Penetration tests should also try to tamper with the model file in storage, attempt to bypass mTLS, or inject adversarial inputs to evaluate robustness.
8️⃣ Documentation and Training
Create a “Model Security Playbook” that includes:
- Deployment checklist.
- Contact points for incidents.
- Recovery procedures if a model is compromised.
Run periodic training for data scientists and developers to keep security top of mind.
Real‑World Example: Protecting a Fraud Detection Model
A financial institution uses a fraud detection model that flags suspicious transactions. The model was originally stored in an open S3 bucket with no encryption, and any employee could download it. An attacker stole the model and reverse‑engineered the fraud logic, enabling them to bypass the system.
After implementing SAMD:
- The model is stored in an encrypted bucket with a dedicated KMS key.
- Access is limited to the ML Ops team and a read‑only role for auditors.
- Each deployment is signed and verified by a CI pipeline.
- The inference API requires mTLS, and rate limits are in place.
Result? No more model theft, and any attempts to tamper with the model are immediately flagged by the monitoring system.
Integrating SAMD with Existing Neura AI Products
If you’re already using Neura Keyguard for scanning codebases, you can extend it to scan model artifact repositories for hidden secrets or outdated dependencies. Neura ACE can help you generate the IAM policies needed for model storage and API endpoints. And for continuous compliance, you can pair your model deployment pipeline with Neura RTA (Real‑Time AI) to get live compliance checks.
Key Takeaways
- Secure AI Model Deployment protects against model theft, tampering, and adversarial attacks.

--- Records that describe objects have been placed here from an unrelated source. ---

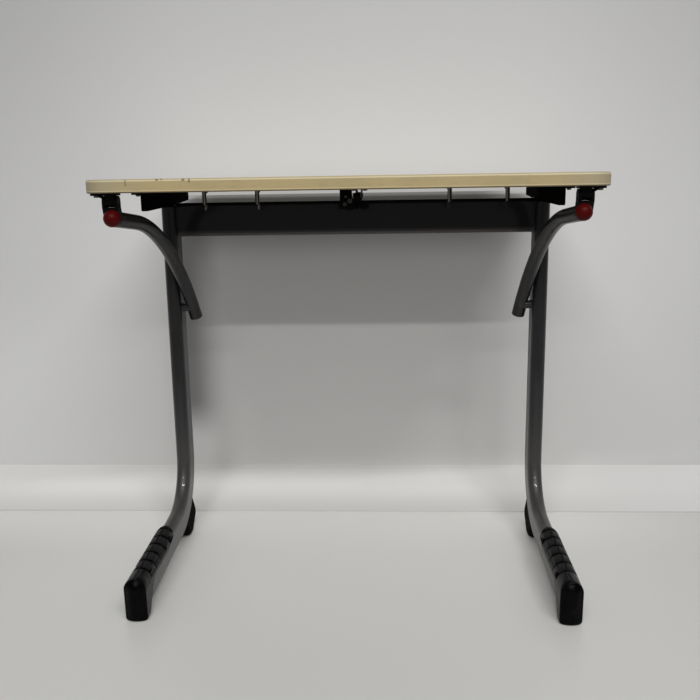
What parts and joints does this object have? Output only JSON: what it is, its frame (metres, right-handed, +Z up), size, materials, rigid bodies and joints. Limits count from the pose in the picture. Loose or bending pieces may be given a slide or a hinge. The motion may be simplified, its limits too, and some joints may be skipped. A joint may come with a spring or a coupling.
{
  "type": "tilting drawing table",
  "caption": "Free-standing single drawing table: a rounded board that tilts on front hinges, on two bent C-shaped legs with a cross beam, side arms, tilt stay and latch.",
  "frame": {"origin": "on the floor, midway between the two legs and midway between the board's long edges", "axes": "+X across the table to the sitter's right, +Y away from the sitter, +Z up"},
  "size_m": [0.7, 0.5, 0.64],
  "materials": {
    "laminate": "fine matt melamine laminate",
    "moulded_edge": "satin moulded rim, khaki beige",
    "particle_board": "raw particle board",
    "frame_paint": "satin anthracite powder coat",
    "black_paint": "satin black",
    "black_plastic": "satin moulded black",
    "red_plastic": "dark red, glossy",
    "buffer_rubber": "matt",
    "zinc": "dull zinc plate"
  },
  "bodies": {
    "frame": {"leg_left": "frame_paint", "leg_right": "frame_paint", "cross_beam": "frame_paint", "column_plug_left": "black_plastic", "column_plug_right": "black_plastic", "foot_cap_left": "black_plastic", "foot_cap_right": "black_plastic", "heel_glide_left": "black_plastic", "heel_glide_right": "black_plastic", "arm_left": "frame_paint", "arm_right": "frame_paint", "arm_boss_left": "frame_paint", "arm_boss_right": "frame_paint", "ball_cap_left": "red_plastic", "ball_cap_right": "red_plastic", "hinge_saddle_left": "black_paint", "hinge_saddle_right": "black_paint", "hinge_pin_left": "zinc", "hinge_pin_right": "zinc", "stay_bracket": "zinc", "stay_pivot_pin": "zinc", "striker_stud": "zinc"},
    "top": {"board_core": "particle_board", "top_laminate": "laminate", "backing_laminate": "laminate", "edge_moulding": "moulded_edge", "hinge_leaf_left": "zinc", "hinge_leaf_right": "zinc", "rear_carrier_left": "black_plastic", "rear_carrier_right": "black_plastic", "carrier_buffer_left": "buffer_rubber", "carrier_buffer_right": "buffer_rubber", "stay_rail": "zinc", "latch_housing": "black_plastic", "lever_pivot": "zinc", "lever_stop": "zinc", "bag_hook_1": "zinc", "bag_hook_2": "zinc", "bag_hook_3": "zinc", "bag_hook_4": "zinc", "hinge_screws": "zinc", "carrier_screws": "zinc", "hook_screws": "zinc", "rail_screws": "zinc"},
    "stay": {"tilt_stay": "zinc", "stay_slide_pin": "zinc"},
    "latch_lever": {"latch_lever": "zinc"}
  },
  "joints": [
    {"name": "tilt", "type": "hinge", "parent": "frame", "child": "top", "pos_m": [0, -0.222, 0.611], "axis": [1, 0, 0], "range_deg": [0, 16]},
    {"name": "stay_swing", "type": "hinge", "parent": "frame", "child": "stay", "pos_m": [0.006, 0.056, 0.609], "axis": [1, 0, 0], "range_deg": [0, 48]},
    {"name": "latch_turn", "type": "hinge", "parent": "top", "child": "latch_lever", "pos_m": [-0.005, 0.03695, 0.602], "axis": [0, 1, 0], "range_deg": [0, 35]}
  ],
  "couplings": [
    {"joint": "stay_swing", "follows": "tilt", "ratio": 2.9}
  ]
}
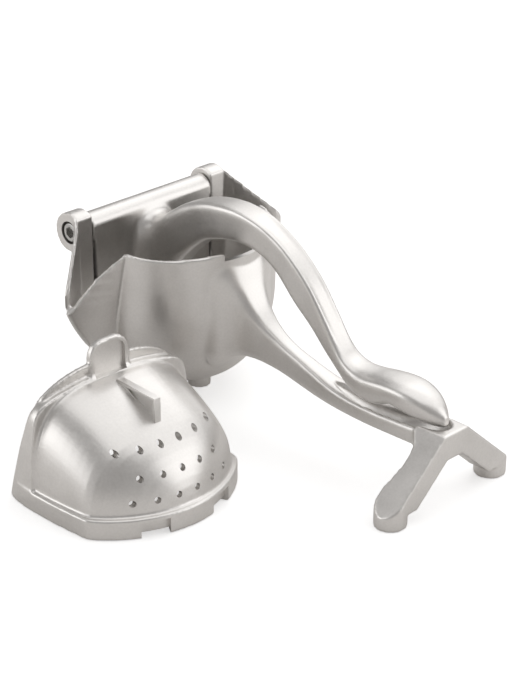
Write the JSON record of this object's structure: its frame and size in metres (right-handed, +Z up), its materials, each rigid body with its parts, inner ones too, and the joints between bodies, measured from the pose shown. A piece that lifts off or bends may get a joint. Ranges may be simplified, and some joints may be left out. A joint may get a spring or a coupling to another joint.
{
  "type": "hinged citrus squeezer",
  "caption": "Cast hand-press citrus squeezer: hopper cup with side spouts on a three-point stand, hinged press lever, and a lift-out domed strainer standing beside it.",
  "frame": {"origin": "middle of the underside of the rear peg foot, on the table", "axes": "+Z up from the table, +X from the hinge toward the handles' free ends, +Y across, toward the spout away from the strainer; the hinge axis is parallel to Y"},
  "size_m": [0.2105, 0.2062, 0.1004],
  "materials": {
    "cast_housing": "satin cast aluminium, polished over",
    "cast_lever": "satin cast aluminium, polished over",
    "cast_strainer": "satin cast aluminium, polished over",
    "screw_steel": "bright socket-head screw"
  },
  "bodies": {
    "base": {"housing": "cast_housing"},
    "lever": {"press_lever": "cast_lever", "hinge_screws": "screw_steel"},
    "strainer": {"strainer": "cast_strainer"}
  },
  "joints": [
    {"name": "lever_hinge", "type": "hinge", "parent": "base", "child": "lever", "pos_m": [-0.037, 0, 0.081], "axis": [0, -1, 0], "range_deg": [0, 120]},
    {"name": "strainer_lift", "type": "slide", "parent": "base", "child": "strainer", "axis": [0, 0, 1], "range_m": [0, 0.1]}
  ]
}
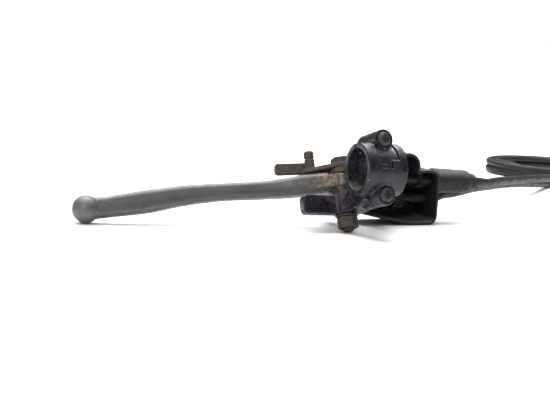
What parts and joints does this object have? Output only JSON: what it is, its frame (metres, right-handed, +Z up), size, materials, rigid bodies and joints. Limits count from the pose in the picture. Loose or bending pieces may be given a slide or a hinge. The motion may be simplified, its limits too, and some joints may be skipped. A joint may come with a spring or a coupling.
{
  "type": "clutch lever",
  "caption": "Left-hand clutch lever on a split handlebar perch, with a small parking lever on the same pivot, a rubber dust boot over the cable adjusters, and the control cables.",
  "frame": {"origin": "on the surface that the part lies on, under the middle of the box of its rigid pieces, as it lies at rest on the lever's ball, the pivot bolt's end and the boot", "axes": "+X along the handlebar from the lever's ball towards the cables, +Y away from the rider, +Z up"},
  "size_m": [0.5302, 0.3476, 0.0591],
  "materials": {
    "cast_black": "worn satin black over cast alloy",
    "worn_alloy": "dull grey cast alloy, scuffed",
    "rusty_steel": "rusted and oily",
    "screw_steel": "dull plating, rust in the cross slot",
    "dark_steel": "blackened and grimy",
    "bushing_brass": "tarnished",
    "boot_rubber": "matte with dust",
    "cable_vinyl": "satin black sheath",
    "wire_steel": "stranded wire, dull"
  },
  "bodies": {
    "perch": {"perch_body": "cast_black", "clamp_cap": "cast_black", "clamp_screw_upper": "screw_steel", "clamp_screw_lower": "screw_steel", "pivot_bolt": "rusty_steel", "pivot_washer": "rusty_steel", "pivot_nut": "rusty_steel", "clutch_ferrule": "dark_steel", "parking_ferrule": "dark_steel", "rubber_boot": "boot_rubber", "clutch_cable": "cable_vinyl", "clutch_coil": "cable_vinyl", "clutch_tail": "cable_vinyl", "clutch_end_ferrule": "dark_steel", "clutch_end_wire": "wire_steel", "parking_cable": "cable_vinyl", "parking_coil": "cable_vinyl", "parking_tail": "cable_vinyl", "parking_end_ferrule": "dark_steel", "parking_end_wire": "wire_steel"},
    "clutch_lever": {"clutch_lever": "worn_alloy", "lever_bushing": "bushing_brass"},
    "parking_lever": {"parking_lever": "rusty_steel", "parking_pin": "rusty_steel"},
    "clutch_wire": {"clutch_wire_end": "wire_steel"},
    "parking_wire": {"parking_wire_end": "wire_steel"},
    "clutch_adjuster": {"clutch_adjuster": "dark_steel"},
    "clutch_lock_ring": {"clutch_lock_ring": "dark_steel"},
    "parking_adjuster": {"parking_adjuster": "dark_steel"},
    "parking_lock_ring": {"parking_lock_ring": "dark_steel"}
  },
  "joints": [
    {"name": "clutch_pull", "type": "hinge", "parent": "perch", "child": "clutch_lever", "pos_m": [0.02301, 0.00233, 0.02679], "axis": [0.0207, 0.4115, 0.9112], "range_deg": [0, 22]},
    {"name": "parking_pull", "type": "hinge", "parent": "perch", "child": "parking_lever", "pos_m": [0.02319, 0.00574, 0.03436], "axis": [0.0207, 0.4115, 0.9112], "range_deg": [0, 24]},
    {"name": "clutch_nipple_turn", "type": "hinge", "parent": "clutch_lever", "child": "clutch_wire", "pos_m": [0.0281, 0.02738, 0.01536], "axis": [0.0207, 0.4115, 0.9112], "range_deg": [-22, 0]},
    {"name": "parking_nipple_turn", "type": "hinge", "parent": "parking_lever", "child": "parking_wire", "pos_m": [0.02676, 0.02179, 0.02703], "axis": [0.0207, 0.4115, 0.9112], "range_deg": [-24, 0]},
    {"name": "clutch_adjuster_turn", "type": "hinge", "parent": "perch", "child": "clutch_adjuster", "pos_m": [0.06314, 0.02773, 0.01441], "axis": [0.9997, 0, -0.0227], "continuous": true},
    {"name": "clutch_lock_turn", "type": "hinge", "parent": "perch", "child": "clutch_lock_ring", "pos_m": [0.06314, 0.02773, 0.01441], "axis": [0.9997, 0, -0.0227], "continuous": true},
    {"name": "parking_adjuster_turn", "type": "hinge", "parent": "perch", "child": "parking_adjuster", "pos_m": [0.07341, 0.02206, 0.02585], "axis": [0.9997, 0, -0.0227], "continuous": true},
    {"name": "parking_lock_turn", "type": "hinge", "parent": "perch", "child": "parking_lock_ring", "pos_m": [0.06441, 0.02206, 0.02605], "axis": [0.9997, 0, -0.0227], "continuous": true}
  ],
  "couplings": [
    {"joint": "clutch_nipple_turn", "follows": "clutch_pull", "ratio": -1},
    {"joint": "parking_nipple_turn", "follows": "parking_pull", "ratio": -1}
  ]
}
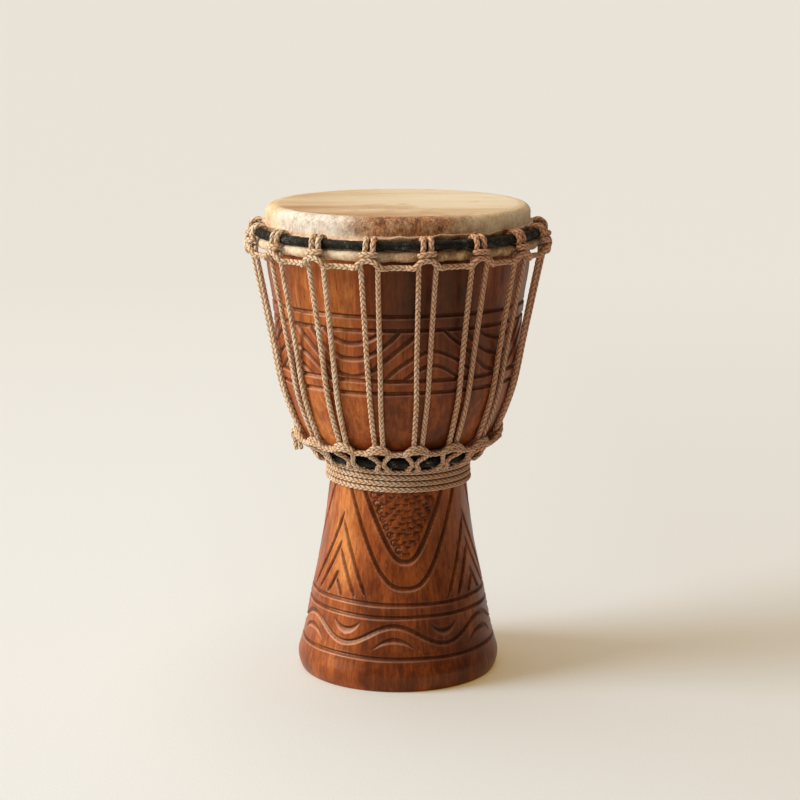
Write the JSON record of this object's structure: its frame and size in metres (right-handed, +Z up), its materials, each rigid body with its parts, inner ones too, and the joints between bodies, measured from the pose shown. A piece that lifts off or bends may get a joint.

- It involves encryption, fine‑grained access, version control, signing, endpoint hardening, monitoring, and audits.
- Integrating these practices into your ML Ops workflow turns model deployment into a secure, repeatable process.
Start small: pick one model, apply encryption and access control, and extend from there. The payoff is a safer AI ecosystem that protects your business and your customers.